I don’t want Santa to do the disciplining.
With Santa, I could see myself easily falling into the crutch of saying things like, “You better make a good choice, or Santa won’t bring you XXX!” I know there are plenty of parents who are much better than I am who would never do this, but I feel like it would be an easy thing for me to fall into. It’s just easier to not go down that path for me!
Christmas is plenty magical without Santa.
With being able to create our own traditions, we’ve developed LOTS of fun ones. We watch the Nutcracker every year and attend a sing along of Handel’s Messiah. We do a “Bethlehem dinner” on Christmas Eve and do a “Polar Express Night” to go see lights. My oldest decided a few years ago that he wanted to make Christmas crackers for everyone and has done them ever since. We do Christmas jammies and a hot chocolate bar and caroling to raise money for a nonprofit that our kids choose.
The point is, there is SO MUCH that is magical about this time of year, and I (and our kids) don’t feel we’re missing out one bit without having Santa be a part of that.
I don’t care about Santa!
Most of all, I personally just don’t care about Santa. My husband doesn’t care about Santa. So we don’t do it, because it’s not important to US. And if it is important to you? Go for it!

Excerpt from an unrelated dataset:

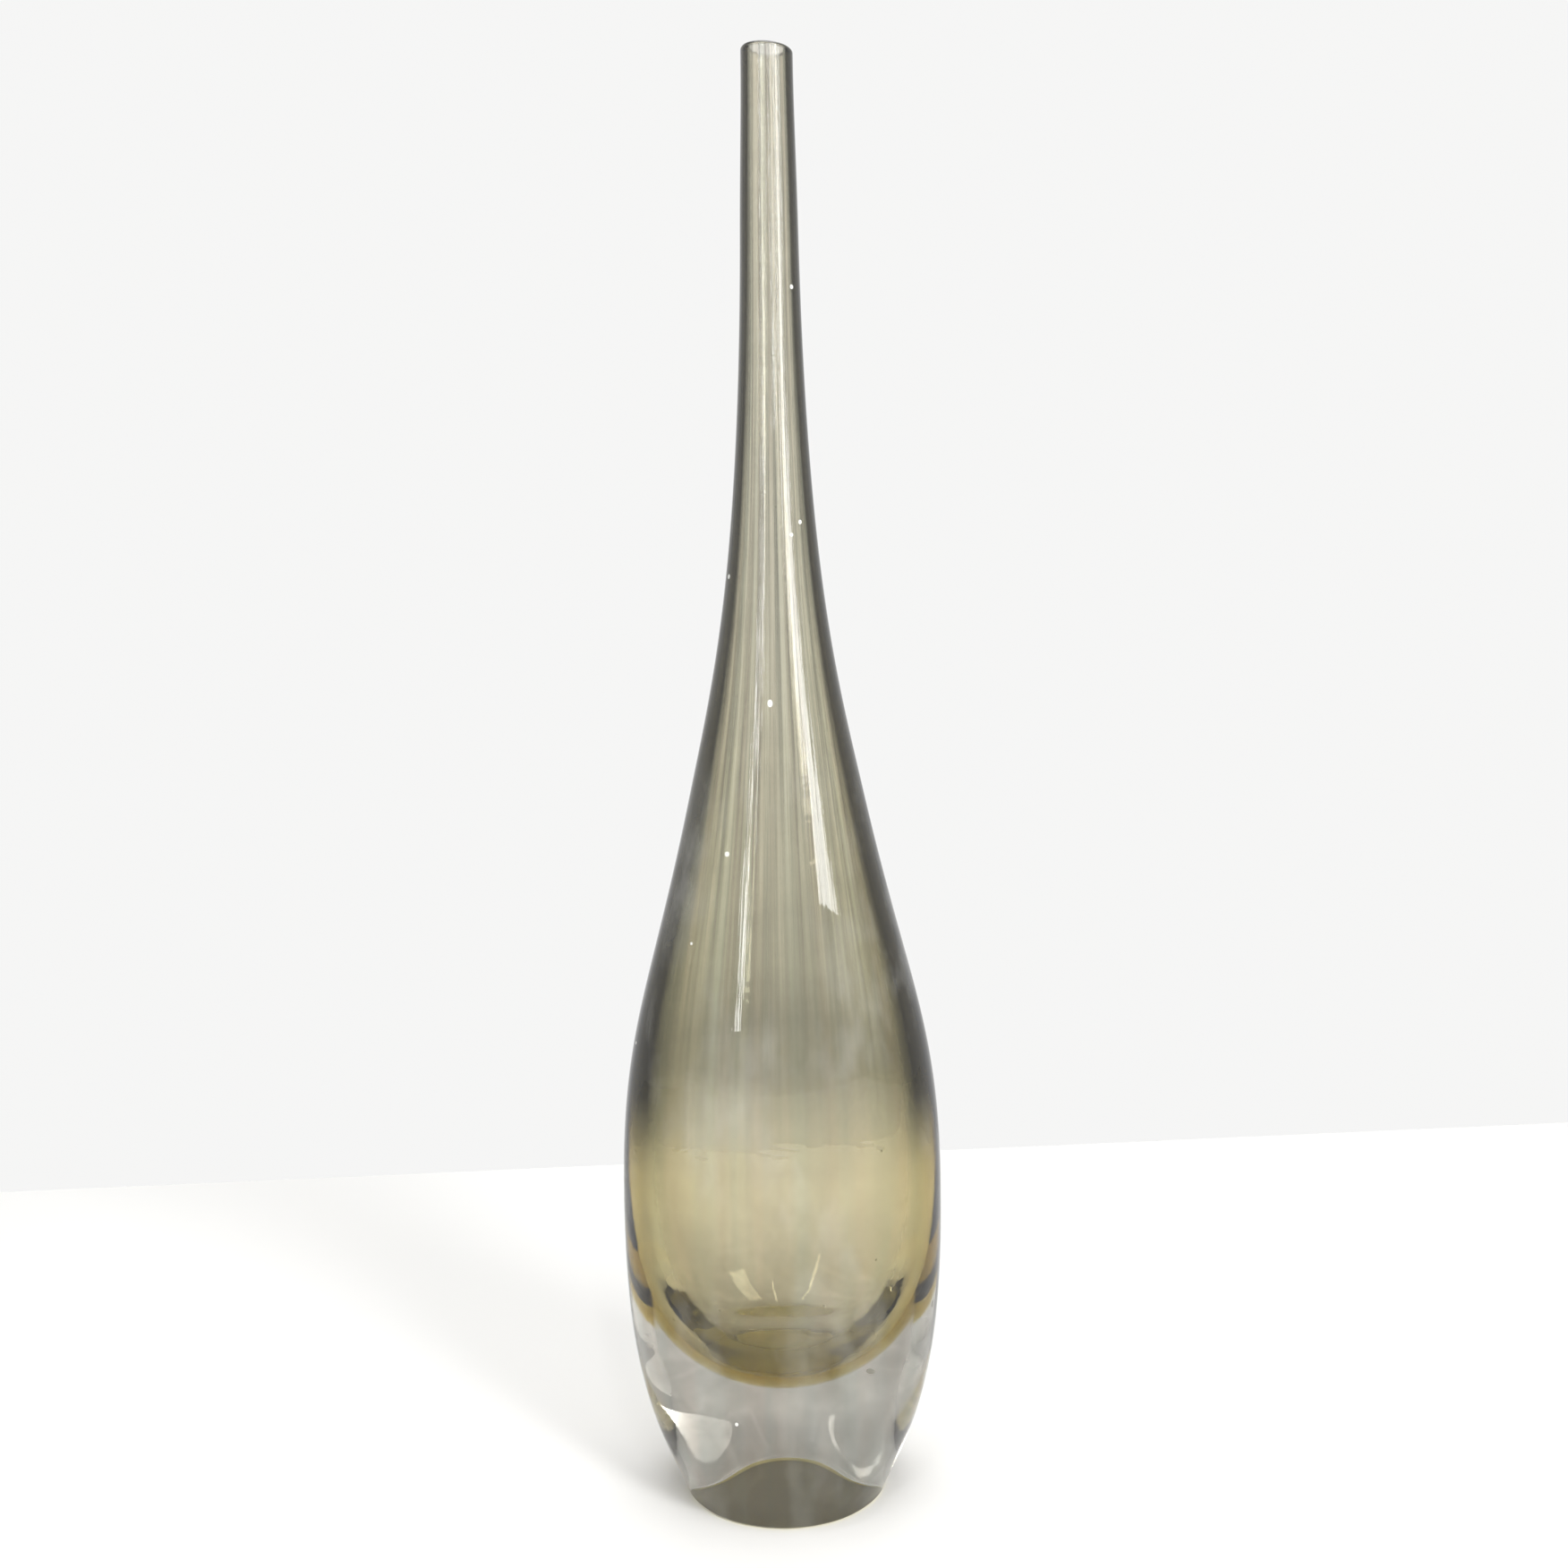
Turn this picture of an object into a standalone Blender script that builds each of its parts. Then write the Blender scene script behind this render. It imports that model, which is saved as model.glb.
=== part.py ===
"""A tall cased glass vase: a clear outer casing, thick at the base, over a straw-coloured lining.

Both layers are turned about +Z, and the body is then flattened along Y. The foot, the neck and the
mouth stay round. Units are metres, and the origin is the centre of the flat foot.
"""

import math

import bpy
import numpy as np

COLLECTION_NAME = "art_glass_vase"

# Heights of the outer form, each counted from the one below
BELLY_HEIGHT = 0.0903
BELLY_TO_SHOULDER = 0.1237
SHOULDER_TO_NECK = 0.1766
NECK_TO_LIP = 0.0594

# Radii of the outer form across its width, and where it is round
FOOT_RADIUS = 0.0316
BELLY_RADIUS = 0.0500
SHOULDER_RADIUS = 0.0277
NECK_RADIUS = 0.0093
MOUTH_RADIUS = 0.0083

# Half the depth of the flattened body, from front to back
BELLY_HALF_DEPTH = 0.0332
SHOULDER_HALF_DEPTH = 0.0215

# The heel, where the solid base stays a little deeper than the flattened body above it
HEEL_HEIGHT = 0.0360
HEEL_SWELL = 0.0017

# The ground edge of the foot
FOOT_EDGE_WIDTH = 0.0010
FOOT_EDGE_HEIGHT = 0.0010

# How far each curve keeps its direction, as shares of the height or radius step that it spans
FOOT_RISE_SHARE = 0.21
FOOT_FLARE_SHARE = 0.51
BELLY_BELOW_SHARE = 0.63
BELLY_ABOVE_SHARE = 0.415
SHOULDER_BELOW_SHARE = 0.49
SHOULDER_ABOVE_SHARE = 0.20
NECK_BELOW_SHARE = 0.60
NECK_ABOVE_SHARE = 0.385
LIP_BELOW_SHARE = 0.325

# Radius or half depth lost per unit of height where the shoulder is straightest, and at the neck
SHOULDER_TAPER_SHARE = 0.22
SHOULDER_DEPTH_TAPER_SHARE = 0.12
NECK_TAPER_SHARE = 0.013

# Glass thickness of each layer, measured level and before the body is flattened
CASING_AT_MOUTH = 0.0014
CASING_AT_BELLY = 0.0052
LINING_AT_MOUTH = 0.0008
LINING_AT_BELLY = 0.0035

# Clear glass under the lining, and the lining's own floor
BASE_THICKNESS = 0.0340
LINING_FLOOR = 0.0029

# The two layers are one melt in the glass, and their solids keep this clearance
LAYER_CLEARANCE = 0.0004

# Height above the foot where both inner surfaces start to round into their floors
WELL_TOP = 0.1050

# How far the pocket and the bore keep straight down, and level, before they round
POCKET_SIDE_SHARE = 0.82
POCKET_FLOOR_SHARE = 0.42
BORE_SIDE_SHARE = 0.84
BORE_FLOOR_SHARE = 0.48

# Points of a turned mesh that lie closer than this are one
MERGE_DISTANCE = 0.00005

# Finish of each layer
CLEAR_COLOUR = (0.90, 0.91, 0.90)
STRAW_COLOUR = (0.78, 0.72, 0.46)
POLISH = 0.02

# Facets
TURN_STEPS = 48
OUTER_POINTS = (9, 9, 9, 4)
WELL_POINTS = 12
EDGE_POINTS = 3
LIP_POINTS = 4

shoulder_height = BELLY_HEIGHT + BELLY_TO_SHOULDER
neck_height = shoulder_height + SHOULDER_TO_NECK
vase_height = neck_height + NECK_TO_LIP


def curve_points(start, start_handle, end_handle, end, count):
    """Points of a cubic curve from its start to its end, both included."""
    t = np.linspace(0.0, 1.0, count + 1)[:, None]
    corners = np.array([start, start_handle, end_handle, end], float)
    weights = ((1 - t) ** 3, 3 * (1 - t) ** 2 * t, 3 * (1 - t) * t**2, t**3)
    return sum(weight * corner for weight, corner in zip(weights, corners))


def arc_points(centre, radii, start_angle, end_angle, count):
    """Points of a quarter ellipse about a centre, both ends included."""
    angles = np.linspace(start_angle, end_angle, count + 1)
    return np.column_stack((
        centre[0] + radii[0] * np.cos(angles),
        centre[1] + radii[1] * np.sin(angles),
    ))


def joined(*runs):
    """Runs of points end to end, with the point that two runs share kept once."""
    points = [runs[0]]
    for run in runs[1:]:
        points.append(run[1:])
    return np.vstack(points)


def outer_wall(belly, shoulder, taper):
    """The outer side from just above the foot's ground edge up to the start of the lip.

    The belly and the shoulder are this far from the axis, and the shoulder has this taper.
    """
    foot_top = FOOT_EDGE_HEIGHT
    lip_start = vase_height - CASING_AT_MOUTH
    below = BELLY_HEIGHT - foot_top
    above = BELLY_TO_SHOULDER
    fall = SHOULDER_BELOW_SHARE * above
    rise = SHOULDER_ABOVE_SHARE * SHOULDER_TO_NECK
    hold = NECK_BELOW_SHARE * SHOULDER_TO_NECK
    reach = NECK_ABOVE_SHARE * NECK_TO_LIP
    bowl = curve_points(
        (FOOT_RADIUS, foot_top),
        (FOOT_RADIUS + FOOT_FLARE_SHARE * (belly - FOOT_RADIUS), foot_top + FOOT_RISE_SHARE * below),
        (belly, BELLY_HEIGHT - BELLY_BELOW_SHARE * below),
        (belly, BELLY_HEIGHT),
        OUTER_POINTS[0],
    )
    waist = curve_points(
        (belly, BELLY_HEIGHT),
        (belly, BELLY_HEIGHT + BELLY_ABOVE_SHARE * above),
        (shoulder + taper * fall, shoulder_height - fall),
        (shoulder, shoulder_height),
        OUTER_POINTS[1],
    )
    throat = curve_points(
        (shoulder, shoulder_height),
        (shoulder - taper * rise, shoulder_height + rise),
        (NECK_RADIUS + NECK_TAPER_SHARE * hold, neck_height - hold),
        (NECK_RADIUS, neck_height),
        OUTER_POINTS[2],
    )
    neck = curve_points(
        (NECK_RADIUS, neck_height),
        (NECK_RADIUS - NECK_TAPER_SHARE * reach, neck_height + reach),
        (MOUTH_RADIUS, lip_start - LIP_BELOW_SHARE * NECK_TO_LIP),
        (MOUTH_RADIUS, lip_start),
        OUTER_POINTS[3],
    )
    return joined(bowl, waist, throat, neck)


def layer_at(radius, at_mouth, at_belly):
    """A layer's thickness where the vase has this outer radius: thin at the mouth, thick at the belly."""
    share = np.clip((radius - MOUTH_RADIUS) / (BELLY_RADIUS - MOUTH_RADIUS), 0.0, 1.0)
    return at_mouth + (at_belly - at_mouth) * share


def well_to_mouth(wall, thickness_at, floor_height, side_share, floor_share):
    """An inner surface from the middle of its floor up to the lip, a thickness in from the outer wall."""
    radii, heights = wall.T
    inset = radii - thickness_at(radii)
    top_radius = np.interp(WELL_TOP, heights, inset)
    upper = np.column_stack((inset, heights))[heights > WELL_TOP]
    lean = (upper[0, 0] - top_radius) / (upper[0, 1] - WELL_TOP)
    side = side_share * (WELL_TOP - floor_height)
    well = curve_points(
        (0.0, floor_height),
        (floor_share * top_radius, floor_height),
        (top_radius - lean * side, WELL_TOP - side),
        (top_radius, WELL_TOP),
        WELL_POINTS,
    )
    return np.vstack((well, upper))


def moved_inwards(points, distance):
    """An inner surface moved square to itself, towards the axis and up from its floor."""
    along = np.gradient(points, axis=0)
    along[0] = (1.0, 0.0)
    along[-1] = (0.0, 1.0)
    along /= np.linalg.norm(along, axis=1)[:, None]
    return points + distance * np.column_stack((-along[:, 1], along[:, 0]))


def depth_shares(wall):
    """The body's depth for its width at each point of the wall: flattened, with a swelling at the heel."""
    heights = wall[:, 1]
    half_depths = outer_wall(BELLY_HALF_DEPTH, SHOULDER_HALF_DEPTH, SHOULDER_DEPTH_TAPER_SHARE)[:, 0]
    swell = np.sin(math.pi * np.minimum(heights / HEEL_HEIGHT, 1.0)) ** 2
    return (half_depths + HEEL_SWELL * swell) / wall[:, 0]


def flatten(piece, heights, shares):
    """Applies a piece's Screw modifier, then brings its points in along Y by the share at each height."""
    whole = bpy.data.meshes.new_from_object(piece.evaluated_get(bpy.context.evaluated_depsgraph_get()))
    for point in whole.vertices:
        point.co.y *= np.interp(point.co.z, heights, shares)
    piece.modifiers.clear()
    piece.data = whole


def turned(name, profile, colour):
    """A named object: a profile in the XZ plane with a Screw modifier about +Z."""
    mesh = bpy.data.meshes.new(name)
    points = [(radius, 0.0, height) for radius, height in profile]
    mesh.from_pydata(points, [(i, i + 1) for i in range(len(points) - 1)], [])
    piece = bpy.data.objects.new(name, mesh)
    turn = piece.modifiers.new("turn", "SCREW")
    turn.axis = "Z"
    turn.angle = math.tau
    turn.screw_offset = 0.0
    turn.steps = TURN_STEPS
    turn.render_steps = TURN_STEPS
    turn.use_merge_vertices = True
    turn.merge_threshold = MERGE_DISTANCE
    turn.use_smooth_shade = True
    mesh.materials.append(glass(name, colour))
    return piece


def glass(name, colour):
    """A plain see-through material in a layer's colour."""
    material = bpy.data.materials.new(name)
    material.use_nodes = True
    shader = material.node_tree.nodes["Principled BSDF"]
    shader.inputs["Base Color"].default_value = (*colour, 1.0)
    shader.inputs["Metallic"].default_value = 0.0
    shader.inputs["Roughness"].default_value = POLISH
    shader.inputs["Transmission Weight"].default_value = 1.0
    material.diffuse_color = (*colour, 1.0)
    return material


def clear_casing(wall):
    """The clear outer layer: solid base, pocket for the lining, rounded lip and flat ground foot."""
    def thickness_at(radii):
        return layer_at(radii, CASING_AT_MOUTH, CASING_AT_BELLY)

    pocket = well_to_mouth(wall, thickness_at, BASE_THICKNESS, POCKET_SIDE_SHARE, POCKET_FLOOR_SHARE)
    lip_start = wall[-1, 1]
    straight = np.array([pocket[-1], (pocket[-1, 0], vase_height)])
    lip = arc_points(
        (pocket[-1, 0], lip_start), (CASING_AT_MOUTH, CASING_AT_MOUTH), math.pi / 2, 0.0, LIP_POINTS
    )
    flat_radius = FOOT_RADIUS - FOOT_EDGE_WIDTH
    edge = arc_points(
        (flat_radius, FOOT_EDGE_HEIGHT), (FOOT_EDGE_WIDTH, FOOT_EDGE_HEIGHT), 0.0, -math.pi / 2, EDGE_POINTS
    )
    foot = np.array([edge[-1], (0.0, 0.0)])
    profile = joined(pocket, straight, lip, wall[::-1], edge, foot)
    return turned("clear_casing", profile, CLEAR_COLOUR), pocket


def straw_lining(wall, pocket):
    """The straw-coloured inner layer, open at the mouth, that lines the pocket down to its floor."""
    def thickness_at(radii):
        casing = layer_at(radii, CASING_AT_MOUTH, CASING_AT_BELLY)
        return casing + LAYER_CLEARANCE + layer_at(radii, LINING_AT_MOUTH, LINING_AT_BELLY)

    floor_height = BASE_THICKNESS + LAYER_CLEARANCE + LINING_FLOOR
    bore = well_to_mouth(wall, thickness_at, floor_height, BORE_SIDE_SHARE, BORE_FLOOR_SHARE)
    back = moved_inwards(pocket, LAYER_CLEARANCE)
    lip_start = bore[-1, 1]
    lip_width = back[-1, 0] - bore[-1, 0]
    lip = arc_points(
        (back[-1, 0], lip_start), (lip_width, vase_height - lip_start), math.pi, math.pi / 2, LIP_POINTS
    )
    profile = joined(bore, lip, np.vstack((lip[-1], back[::-1])))
    return turned("straw_lining", profile, STRAW_COLOUR)


def build():
    for old in list(bpy.data.objects):
        bpy.data.objects.remove(old, do_unlink=True)
    vase = bpy.data.collections.new(COLLECTION_NAME)
    bpy.context.scene.collection.children.link(vase)
    stand = bpy.data.objects.new("vase_stand_point", None)
    vase.objects.link(stand)
    wall = outer_wall(BELLY_RADIUS, SHOULDER_RADIUS, SHOULDER_TAPER_SHARE)
    shares = depth_shares(wall)
    casing, pocket = clear_casing(wall)
    for piece in (casing, straw_lining(wall, pocket)):
        piece.parent = stand
        vase.objects.link(piece)
        flatten(piece, wall[:, 1], shares)


build()
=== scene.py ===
import math

import bpy
import numpy as np
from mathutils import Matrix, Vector


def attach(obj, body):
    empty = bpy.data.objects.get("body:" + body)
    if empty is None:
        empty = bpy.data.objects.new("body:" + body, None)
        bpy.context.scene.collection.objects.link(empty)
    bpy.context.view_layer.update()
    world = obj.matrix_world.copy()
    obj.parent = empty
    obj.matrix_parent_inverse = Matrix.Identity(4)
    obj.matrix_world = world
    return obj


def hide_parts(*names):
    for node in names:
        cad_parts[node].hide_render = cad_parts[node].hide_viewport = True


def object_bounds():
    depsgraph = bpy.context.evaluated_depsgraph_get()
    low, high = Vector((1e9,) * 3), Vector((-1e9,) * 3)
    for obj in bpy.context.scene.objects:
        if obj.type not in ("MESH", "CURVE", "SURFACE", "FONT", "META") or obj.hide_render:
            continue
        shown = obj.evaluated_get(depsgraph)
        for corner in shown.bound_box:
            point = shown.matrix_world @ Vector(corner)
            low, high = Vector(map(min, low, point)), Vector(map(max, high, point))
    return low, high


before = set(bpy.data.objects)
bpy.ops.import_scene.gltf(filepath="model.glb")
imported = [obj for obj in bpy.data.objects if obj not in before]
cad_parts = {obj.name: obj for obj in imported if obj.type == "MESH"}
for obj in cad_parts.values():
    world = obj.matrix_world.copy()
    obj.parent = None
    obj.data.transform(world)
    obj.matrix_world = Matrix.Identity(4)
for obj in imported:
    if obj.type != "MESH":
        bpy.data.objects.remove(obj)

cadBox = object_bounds()
vaseTop = cadBox[1].z
bellyRadius = 0.5 * (cadBox[1].x - cadBox[0].x)
print("frame loaded:", sorted(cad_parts), "height", round(vaseTop, 4))


# A socket whose operators add Math nodes, so that a mask reads like arithmetic
class Sock:
    def __init__(self, tree, out):
        self.tree = tree
        self.out = out

    def join(self, operation, other, swapped=False):
        node = self.tree.nodes.new("ShaderNodeMath")
        node.operation = operation
        pair = (other, self) if swapped else (self, other)
        for slot, value in zip(node.inputs, pair):
            if isinstance(value, Sock):
                self.tree.links.new(value.out, slot)
            else:
                slot.default_value = value
        return Sock(self.tree, node.outputs[0])

    def __add__(self, other):
        return self.join("ADD", other)

    def __radd__(self, other):
        return self.join("ADD", other, True)

    def __sub__(self, other):
        return self.join("SUBTRACT", other)

    def __rsub__(self, other):
        return self.join("SUBTRACT", other, True)

    def __mul__(self, other):
        return self.join("MULTIPLY", other)

    def __rmul__(self, other):
        return self.join("MULTIPLY", other, True)

    def __truediv__(self, other):
        return self.join("DIVIDE", other)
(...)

I have zero judgment for people who feel the benefits of Santa outweigh the costs. If you like it and it’s a fun tradition for you, by all means, do it up! And I promise my kids won’t spoil it for yours.
And if you, like us, don’t care one bit? Here’s your license to just skip out altogether. 😉
I’m curious – do you do Santa in your family? How do you handle it? Is there an age when you tell your kids, or do you wait for them to find out? Do older children help keep the secret for the younger ones? Or do you skip out altogether like we do? I’d love to hear how your family handles it!